= Lobby Lud =

Periodical literature

A Lobby Lud newspaper clipping from the News Chronicle, 1935

Lobby Lud is a fictional character created in August 1927 by the Westminster Gazette, a British newspaper, now defunct. The character was used in readers' prize competitions during the summer period. Anonymous employees visited seaside resorts and afterwards produced a detailed description of the town they visited, without disclosing its name. They also described a person and declared him to be the "Lobby Lud" of that issue. Readers were given a pass phrase and had to both guess the location and find the person described. Anyone carrying the newspaper could challenge Lobby Lud with the phrase and receive £5 (equivalent to £263 in 2024).

The competition was created because people on holiday were known to be less likely to buy a newspaper. Some towns and large factories had holiday fortnights (called "wakes weeks" in the north of England); the town or works would all decamp at the same time. Circulation could drop considerably in the summer and proprietors hoped prizes would revive it.

The character's name was derived from the paper's telegraphic address, "Lobby, Ludgate".

The British colloquial phrase "You are (name) and I claim my five pounds" is associated with Lobby Lud, despite being based on a similar idea created by a different paper.

==Other papers==
After the demise of the Gazette in 1928 the competition continued in The Daily News, which became the News Chronicle from 1930; in turn, it was absorbed into the Daily Mail in 1960.
Other newspapers such as the Daily Mirror ran similar schemes. "You are (name) and I claim my five pounds", the most well-known phrase, seems to date from a Daily Mail version after World War II. A train, the Lobby Lud Express, was run to take Londoners to resorts that Lobby visited.

In 1983, an original Lobby Lud – William Chinn – was discovered aged 91 in Cardiff, Wales. The Daily Mirrors "Chalkie White" continues to visit resorts, and the idea has been taken up by local radio stations and other media, often offering lesser prizes. Chalkie is a typical nickname applied to people with the surname White. An example is Andy Capp's closest friend in a long-running Daily Mirror cartoon strip.

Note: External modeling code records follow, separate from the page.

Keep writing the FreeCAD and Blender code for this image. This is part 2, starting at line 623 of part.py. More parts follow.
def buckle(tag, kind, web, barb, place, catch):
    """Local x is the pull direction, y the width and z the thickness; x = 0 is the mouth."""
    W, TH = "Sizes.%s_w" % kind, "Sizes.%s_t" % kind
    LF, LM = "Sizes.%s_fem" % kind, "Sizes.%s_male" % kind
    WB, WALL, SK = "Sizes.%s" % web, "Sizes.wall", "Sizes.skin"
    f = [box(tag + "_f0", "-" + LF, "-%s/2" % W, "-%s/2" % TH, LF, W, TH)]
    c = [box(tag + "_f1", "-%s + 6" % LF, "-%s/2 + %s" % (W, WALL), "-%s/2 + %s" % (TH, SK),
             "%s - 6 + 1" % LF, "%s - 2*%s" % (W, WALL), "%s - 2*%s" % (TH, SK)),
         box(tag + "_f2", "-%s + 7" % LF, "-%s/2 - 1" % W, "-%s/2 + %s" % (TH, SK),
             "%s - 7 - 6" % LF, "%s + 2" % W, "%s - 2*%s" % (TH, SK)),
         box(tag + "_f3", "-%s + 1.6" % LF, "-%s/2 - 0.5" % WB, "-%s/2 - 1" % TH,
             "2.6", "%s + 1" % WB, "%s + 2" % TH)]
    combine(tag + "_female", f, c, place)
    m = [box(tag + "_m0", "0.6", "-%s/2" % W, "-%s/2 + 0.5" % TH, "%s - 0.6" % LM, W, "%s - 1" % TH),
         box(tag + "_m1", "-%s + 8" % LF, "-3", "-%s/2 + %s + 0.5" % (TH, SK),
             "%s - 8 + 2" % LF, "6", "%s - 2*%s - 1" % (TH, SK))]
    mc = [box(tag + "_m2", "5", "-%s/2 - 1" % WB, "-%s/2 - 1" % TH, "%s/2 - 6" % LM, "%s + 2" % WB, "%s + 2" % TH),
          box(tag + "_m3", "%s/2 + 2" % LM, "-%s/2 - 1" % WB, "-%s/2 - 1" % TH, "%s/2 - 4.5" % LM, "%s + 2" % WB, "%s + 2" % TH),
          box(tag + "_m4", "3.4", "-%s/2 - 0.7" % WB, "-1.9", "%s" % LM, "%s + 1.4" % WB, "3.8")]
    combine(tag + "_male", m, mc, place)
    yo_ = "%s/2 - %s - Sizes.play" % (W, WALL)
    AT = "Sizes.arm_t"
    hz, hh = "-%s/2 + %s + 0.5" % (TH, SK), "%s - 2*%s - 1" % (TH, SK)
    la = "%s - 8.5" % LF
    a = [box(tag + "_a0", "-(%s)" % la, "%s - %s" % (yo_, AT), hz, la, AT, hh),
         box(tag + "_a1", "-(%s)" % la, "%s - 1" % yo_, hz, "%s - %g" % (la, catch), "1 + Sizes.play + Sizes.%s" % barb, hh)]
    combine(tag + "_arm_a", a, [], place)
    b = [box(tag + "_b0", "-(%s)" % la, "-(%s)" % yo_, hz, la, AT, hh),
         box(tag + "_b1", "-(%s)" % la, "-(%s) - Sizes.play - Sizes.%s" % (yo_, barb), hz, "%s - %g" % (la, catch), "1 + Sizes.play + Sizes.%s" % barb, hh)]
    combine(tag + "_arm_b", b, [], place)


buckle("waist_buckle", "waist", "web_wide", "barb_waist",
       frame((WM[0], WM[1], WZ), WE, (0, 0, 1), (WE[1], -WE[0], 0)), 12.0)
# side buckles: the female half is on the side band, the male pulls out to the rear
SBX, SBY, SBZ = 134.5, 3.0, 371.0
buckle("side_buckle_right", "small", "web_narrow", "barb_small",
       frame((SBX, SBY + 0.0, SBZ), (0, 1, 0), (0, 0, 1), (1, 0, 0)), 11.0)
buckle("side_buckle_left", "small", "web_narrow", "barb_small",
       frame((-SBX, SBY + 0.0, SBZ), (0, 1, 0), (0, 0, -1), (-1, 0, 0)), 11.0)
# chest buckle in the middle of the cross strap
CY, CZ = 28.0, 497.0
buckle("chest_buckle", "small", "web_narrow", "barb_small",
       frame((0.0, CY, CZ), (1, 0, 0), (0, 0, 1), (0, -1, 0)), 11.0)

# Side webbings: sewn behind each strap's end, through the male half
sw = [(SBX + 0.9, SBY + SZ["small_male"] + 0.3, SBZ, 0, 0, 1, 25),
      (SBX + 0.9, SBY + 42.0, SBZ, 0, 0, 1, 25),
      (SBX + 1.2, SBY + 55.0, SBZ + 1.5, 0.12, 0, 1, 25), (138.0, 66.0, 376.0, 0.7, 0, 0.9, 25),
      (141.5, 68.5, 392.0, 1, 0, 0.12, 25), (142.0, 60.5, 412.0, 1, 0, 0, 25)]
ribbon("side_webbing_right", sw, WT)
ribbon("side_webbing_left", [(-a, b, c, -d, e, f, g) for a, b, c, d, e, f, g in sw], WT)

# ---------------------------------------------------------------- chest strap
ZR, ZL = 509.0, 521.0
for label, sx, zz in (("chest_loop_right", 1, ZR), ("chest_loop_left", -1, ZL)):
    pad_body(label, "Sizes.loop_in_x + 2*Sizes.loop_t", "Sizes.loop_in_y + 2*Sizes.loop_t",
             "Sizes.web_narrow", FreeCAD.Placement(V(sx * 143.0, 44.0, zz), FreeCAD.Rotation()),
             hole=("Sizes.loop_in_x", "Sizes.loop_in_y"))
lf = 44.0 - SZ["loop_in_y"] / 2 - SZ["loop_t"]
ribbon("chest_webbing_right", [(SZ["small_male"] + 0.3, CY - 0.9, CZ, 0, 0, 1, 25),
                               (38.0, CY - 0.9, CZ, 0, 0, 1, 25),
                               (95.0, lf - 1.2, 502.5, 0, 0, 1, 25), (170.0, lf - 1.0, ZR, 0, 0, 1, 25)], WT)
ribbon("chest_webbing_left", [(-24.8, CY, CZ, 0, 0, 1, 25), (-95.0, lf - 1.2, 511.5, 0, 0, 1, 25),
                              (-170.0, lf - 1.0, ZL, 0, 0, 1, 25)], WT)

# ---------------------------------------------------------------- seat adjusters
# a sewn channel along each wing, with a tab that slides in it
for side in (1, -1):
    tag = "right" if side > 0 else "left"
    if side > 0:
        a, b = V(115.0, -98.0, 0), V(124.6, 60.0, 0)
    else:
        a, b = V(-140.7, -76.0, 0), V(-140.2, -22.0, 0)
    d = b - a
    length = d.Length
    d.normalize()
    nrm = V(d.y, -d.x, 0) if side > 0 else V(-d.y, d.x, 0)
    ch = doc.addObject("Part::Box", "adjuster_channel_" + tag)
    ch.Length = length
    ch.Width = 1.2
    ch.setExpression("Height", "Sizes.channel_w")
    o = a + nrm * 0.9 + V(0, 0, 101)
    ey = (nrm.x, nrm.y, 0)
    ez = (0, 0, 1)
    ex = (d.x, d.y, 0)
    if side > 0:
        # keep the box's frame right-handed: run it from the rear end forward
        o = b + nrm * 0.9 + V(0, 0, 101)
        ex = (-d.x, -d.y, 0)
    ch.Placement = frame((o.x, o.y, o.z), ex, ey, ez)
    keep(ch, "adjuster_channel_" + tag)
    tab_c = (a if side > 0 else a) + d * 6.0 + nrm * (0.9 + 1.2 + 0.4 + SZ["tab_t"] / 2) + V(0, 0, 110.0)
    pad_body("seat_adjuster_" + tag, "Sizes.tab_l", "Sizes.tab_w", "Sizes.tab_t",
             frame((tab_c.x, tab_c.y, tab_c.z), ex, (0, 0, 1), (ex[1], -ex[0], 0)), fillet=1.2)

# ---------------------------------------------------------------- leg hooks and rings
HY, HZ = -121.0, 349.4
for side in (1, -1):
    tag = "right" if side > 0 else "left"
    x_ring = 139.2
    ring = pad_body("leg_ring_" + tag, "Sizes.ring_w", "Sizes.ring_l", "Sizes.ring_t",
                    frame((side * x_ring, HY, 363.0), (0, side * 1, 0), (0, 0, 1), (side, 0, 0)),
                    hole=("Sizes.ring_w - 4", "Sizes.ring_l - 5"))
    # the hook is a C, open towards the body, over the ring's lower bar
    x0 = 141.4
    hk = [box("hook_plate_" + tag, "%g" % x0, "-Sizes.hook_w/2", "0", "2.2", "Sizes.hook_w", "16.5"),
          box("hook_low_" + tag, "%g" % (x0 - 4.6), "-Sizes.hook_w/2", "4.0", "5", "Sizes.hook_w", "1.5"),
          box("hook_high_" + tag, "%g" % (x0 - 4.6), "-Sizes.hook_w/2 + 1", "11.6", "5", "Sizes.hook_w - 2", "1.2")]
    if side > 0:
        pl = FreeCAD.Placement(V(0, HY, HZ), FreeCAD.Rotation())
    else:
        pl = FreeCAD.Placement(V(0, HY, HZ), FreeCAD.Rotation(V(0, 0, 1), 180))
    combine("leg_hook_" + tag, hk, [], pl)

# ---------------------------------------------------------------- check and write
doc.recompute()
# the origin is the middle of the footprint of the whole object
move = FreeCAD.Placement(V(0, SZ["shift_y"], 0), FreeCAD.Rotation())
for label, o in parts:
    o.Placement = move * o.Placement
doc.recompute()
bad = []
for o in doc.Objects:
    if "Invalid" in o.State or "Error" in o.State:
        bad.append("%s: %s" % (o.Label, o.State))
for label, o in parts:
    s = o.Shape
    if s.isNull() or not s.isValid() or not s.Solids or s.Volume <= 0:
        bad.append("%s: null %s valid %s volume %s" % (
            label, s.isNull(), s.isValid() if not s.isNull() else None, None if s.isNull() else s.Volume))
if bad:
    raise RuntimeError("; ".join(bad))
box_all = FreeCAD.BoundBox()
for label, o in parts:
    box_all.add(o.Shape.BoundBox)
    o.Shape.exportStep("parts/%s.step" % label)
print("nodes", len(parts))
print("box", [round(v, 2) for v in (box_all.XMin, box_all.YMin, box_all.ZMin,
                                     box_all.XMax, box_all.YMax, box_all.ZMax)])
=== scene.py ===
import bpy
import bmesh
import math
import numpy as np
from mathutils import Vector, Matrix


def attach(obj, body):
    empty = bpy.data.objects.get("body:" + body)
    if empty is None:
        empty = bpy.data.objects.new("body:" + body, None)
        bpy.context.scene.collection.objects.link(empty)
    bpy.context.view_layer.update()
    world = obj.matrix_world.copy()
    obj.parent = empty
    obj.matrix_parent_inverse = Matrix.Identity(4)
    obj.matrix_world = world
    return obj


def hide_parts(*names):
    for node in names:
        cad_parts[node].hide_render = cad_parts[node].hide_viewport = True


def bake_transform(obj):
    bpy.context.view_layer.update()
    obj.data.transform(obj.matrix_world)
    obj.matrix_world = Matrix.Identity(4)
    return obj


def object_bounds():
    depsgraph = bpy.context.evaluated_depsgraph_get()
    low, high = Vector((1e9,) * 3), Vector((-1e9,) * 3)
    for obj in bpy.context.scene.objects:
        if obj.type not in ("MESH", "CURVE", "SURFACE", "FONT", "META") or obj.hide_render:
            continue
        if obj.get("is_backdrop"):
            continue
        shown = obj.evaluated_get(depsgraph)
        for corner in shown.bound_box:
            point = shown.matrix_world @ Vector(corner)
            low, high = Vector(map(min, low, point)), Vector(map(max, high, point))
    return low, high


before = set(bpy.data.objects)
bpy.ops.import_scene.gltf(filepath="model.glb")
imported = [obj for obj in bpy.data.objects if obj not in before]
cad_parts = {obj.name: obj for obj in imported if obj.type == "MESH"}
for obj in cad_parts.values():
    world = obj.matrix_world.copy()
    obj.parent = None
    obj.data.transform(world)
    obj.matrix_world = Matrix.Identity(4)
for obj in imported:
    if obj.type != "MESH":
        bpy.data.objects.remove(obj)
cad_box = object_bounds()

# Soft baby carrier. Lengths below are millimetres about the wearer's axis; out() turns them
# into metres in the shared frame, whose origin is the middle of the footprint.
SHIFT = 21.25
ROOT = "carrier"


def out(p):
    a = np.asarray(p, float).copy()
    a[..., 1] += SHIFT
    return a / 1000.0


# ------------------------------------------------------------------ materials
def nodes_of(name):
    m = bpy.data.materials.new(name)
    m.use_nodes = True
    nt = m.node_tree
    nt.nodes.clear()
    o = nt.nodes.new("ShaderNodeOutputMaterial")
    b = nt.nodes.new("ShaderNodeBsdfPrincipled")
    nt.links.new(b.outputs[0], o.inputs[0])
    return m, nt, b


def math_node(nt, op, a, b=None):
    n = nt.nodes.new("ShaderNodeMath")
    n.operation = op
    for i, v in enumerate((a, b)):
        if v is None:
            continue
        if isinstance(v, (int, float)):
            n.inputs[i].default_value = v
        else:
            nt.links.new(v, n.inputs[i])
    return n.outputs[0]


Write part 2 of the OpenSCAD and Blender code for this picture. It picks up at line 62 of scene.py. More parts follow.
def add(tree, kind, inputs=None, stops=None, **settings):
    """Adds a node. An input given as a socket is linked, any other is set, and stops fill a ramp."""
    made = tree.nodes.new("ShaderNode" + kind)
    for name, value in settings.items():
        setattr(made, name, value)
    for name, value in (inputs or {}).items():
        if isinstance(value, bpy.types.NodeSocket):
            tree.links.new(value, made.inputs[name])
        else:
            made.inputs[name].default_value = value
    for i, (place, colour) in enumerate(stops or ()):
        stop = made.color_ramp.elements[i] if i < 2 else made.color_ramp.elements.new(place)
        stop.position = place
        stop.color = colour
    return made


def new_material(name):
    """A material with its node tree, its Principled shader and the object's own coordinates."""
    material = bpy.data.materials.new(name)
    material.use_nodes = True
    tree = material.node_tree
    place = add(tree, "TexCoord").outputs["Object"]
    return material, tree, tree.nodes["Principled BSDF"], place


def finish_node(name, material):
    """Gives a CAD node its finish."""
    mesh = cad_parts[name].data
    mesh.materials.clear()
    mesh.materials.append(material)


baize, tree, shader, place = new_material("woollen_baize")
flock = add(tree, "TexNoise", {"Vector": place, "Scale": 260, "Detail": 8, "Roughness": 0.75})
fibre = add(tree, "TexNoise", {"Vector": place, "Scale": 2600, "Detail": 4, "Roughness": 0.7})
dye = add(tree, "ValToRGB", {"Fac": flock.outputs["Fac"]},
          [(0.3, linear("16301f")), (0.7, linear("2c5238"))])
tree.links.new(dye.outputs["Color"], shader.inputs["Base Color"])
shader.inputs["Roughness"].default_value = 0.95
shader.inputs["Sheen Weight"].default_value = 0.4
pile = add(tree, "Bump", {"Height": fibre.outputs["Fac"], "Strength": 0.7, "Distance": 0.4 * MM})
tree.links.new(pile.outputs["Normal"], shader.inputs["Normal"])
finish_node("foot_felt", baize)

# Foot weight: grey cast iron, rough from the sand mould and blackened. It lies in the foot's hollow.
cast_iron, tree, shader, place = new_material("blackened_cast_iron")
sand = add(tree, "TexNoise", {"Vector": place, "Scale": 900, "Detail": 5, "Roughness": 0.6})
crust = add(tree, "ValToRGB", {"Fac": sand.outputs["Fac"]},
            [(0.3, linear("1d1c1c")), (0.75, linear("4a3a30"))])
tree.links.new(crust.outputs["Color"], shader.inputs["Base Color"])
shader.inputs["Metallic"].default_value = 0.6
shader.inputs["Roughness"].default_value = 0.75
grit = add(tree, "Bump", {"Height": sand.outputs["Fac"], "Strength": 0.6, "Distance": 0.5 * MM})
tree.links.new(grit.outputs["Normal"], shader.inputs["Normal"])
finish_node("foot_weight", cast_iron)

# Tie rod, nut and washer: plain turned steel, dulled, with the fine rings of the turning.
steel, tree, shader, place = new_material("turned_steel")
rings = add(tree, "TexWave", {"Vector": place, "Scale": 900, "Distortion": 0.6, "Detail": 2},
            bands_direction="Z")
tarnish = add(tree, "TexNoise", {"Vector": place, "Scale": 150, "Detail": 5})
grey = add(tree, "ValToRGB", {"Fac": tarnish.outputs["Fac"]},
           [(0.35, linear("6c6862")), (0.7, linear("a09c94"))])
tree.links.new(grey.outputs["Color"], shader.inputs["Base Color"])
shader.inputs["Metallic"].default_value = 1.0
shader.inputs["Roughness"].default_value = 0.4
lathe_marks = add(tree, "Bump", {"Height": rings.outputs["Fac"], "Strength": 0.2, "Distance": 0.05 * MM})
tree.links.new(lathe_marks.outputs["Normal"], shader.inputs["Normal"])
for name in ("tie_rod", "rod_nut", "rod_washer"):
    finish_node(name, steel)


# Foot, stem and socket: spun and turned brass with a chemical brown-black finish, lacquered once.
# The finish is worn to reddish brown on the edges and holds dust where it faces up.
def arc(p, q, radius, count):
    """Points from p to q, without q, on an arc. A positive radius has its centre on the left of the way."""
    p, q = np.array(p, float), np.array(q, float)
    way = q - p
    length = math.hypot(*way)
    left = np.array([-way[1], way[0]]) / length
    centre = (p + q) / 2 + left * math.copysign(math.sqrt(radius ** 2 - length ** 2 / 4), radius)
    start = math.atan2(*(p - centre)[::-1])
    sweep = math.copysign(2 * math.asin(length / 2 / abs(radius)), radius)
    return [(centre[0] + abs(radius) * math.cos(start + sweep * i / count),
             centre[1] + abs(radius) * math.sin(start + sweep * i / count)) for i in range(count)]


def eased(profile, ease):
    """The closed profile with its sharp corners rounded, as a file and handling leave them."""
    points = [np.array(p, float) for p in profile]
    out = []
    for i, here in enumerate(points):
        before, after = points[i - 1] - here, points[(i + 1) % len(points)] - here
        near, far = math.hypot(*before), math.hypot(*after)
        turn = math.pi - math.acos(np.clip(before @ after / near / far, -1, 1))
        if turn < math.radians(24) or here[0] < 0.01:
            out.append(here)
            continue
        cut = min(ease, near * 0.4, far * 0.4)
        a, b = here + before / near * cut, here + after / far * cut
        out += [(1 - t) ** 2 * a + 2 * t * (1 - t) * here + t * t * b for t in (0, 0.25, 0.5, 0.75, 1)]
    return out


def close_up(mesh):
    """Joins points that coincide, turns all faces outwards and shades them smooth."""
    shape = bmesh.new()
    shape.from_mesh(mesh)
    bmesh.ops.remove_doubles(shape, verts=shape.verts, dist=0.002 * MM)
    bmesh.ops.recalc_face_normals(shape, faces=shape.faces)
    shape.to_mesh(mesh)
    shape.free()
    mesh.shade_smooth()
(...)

==Lobby Lud in popular culture==
- Graham Greene's Brighton Rock (1938) uses a Lobby Lud character (called Kolley Kibber) as a plot device.
- The device also appears in the ITV show Agatha Christie's Poirot episode "The Jewel Robbery at the Grand Metropolitan," though not in the original story written before the Lobby Lud phenomenon in 1924: on holiday at the seaside, Poirot is mistaken for the man in the newspaper contest, "Lucky Len".
- In V. S. Naipaul's novel A House for Mr. Biswas (1961), Mr. Biswas, working as a journalist, tours Trinidad hoping to be approached with the phrase "You are the Scarlet Pimpernel and I claim the Sentinel prize!"
- The phrase "You are X and I claim my five pounds" has become a humorous way of pointing out a similarity between a subject and a second person. It was regularly used by the British satirical magazine Private Eye, most notably on the cover of issue 180 in November 1968 which showed a photograph from the wedding of the former Jackie Kennedy in which the bride was depicted as saying: "You are Aristotle Onassis and I claim my five million pounds."